Some 80 percent of the cocaine headed for the United States passes through Peten, according to the US State Department. It is Guatemala’s most northern province, bordered on two sides by Mexico. The Peten is huge, sparsely populated and mostly covered by lush vegetation.
Mexico’s Sinaloa Cartel is reportedly the powerhouse in the region, after fighting off competition from rival Mexican cartel the Zetas. The latter group unsuccessfully tried to take control of trafficking routes in the Peten in 2011 through a violent campaign that included one massacre of 27 farm laborers.
The Sinaloa Cartel has strong relationships there and does business with most of Guatemala's criminal drug transportation networks.

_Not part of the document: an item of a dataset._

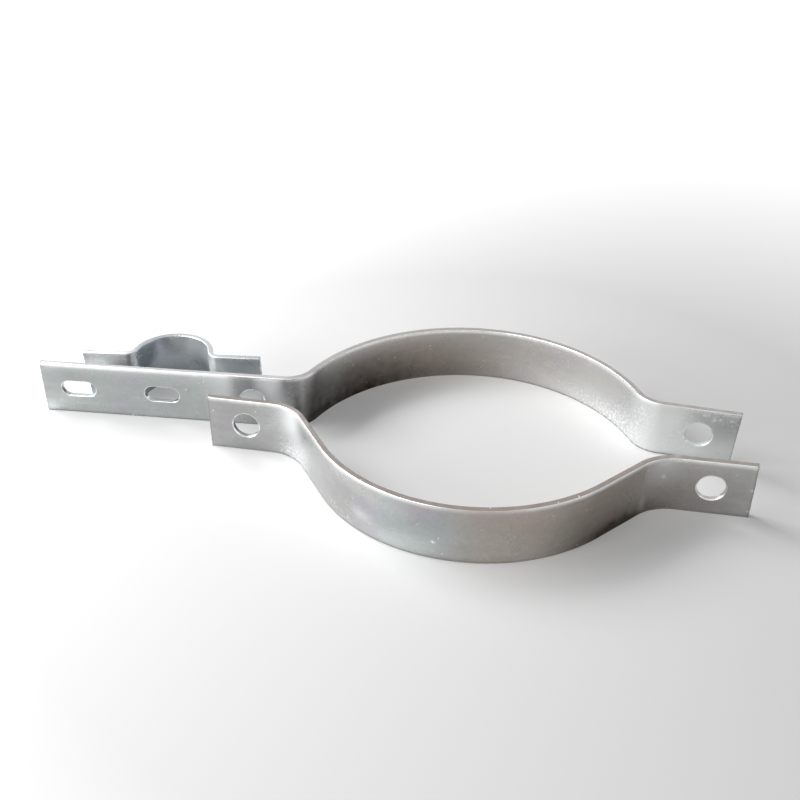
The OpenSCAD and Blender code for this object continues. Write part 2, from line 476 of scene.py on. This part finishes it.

The use of Peten as a major trafficking corridor waned towards the end of the administration of former president Alvaro Colom, picking up again when Otto Pérez Molina took power. The Guatemalan government has had some success in fighting criminal groups operating in Peten -- most notably under the supervision of former Attorney General Claudia Paz y Paz, who successfully rounded up Zetas and their associates in 2011.
It is a huge challenge for the Guatemalan authorities to control such a vast swathe of territory, especially when locals are complicit in and paid for the environmental destruction.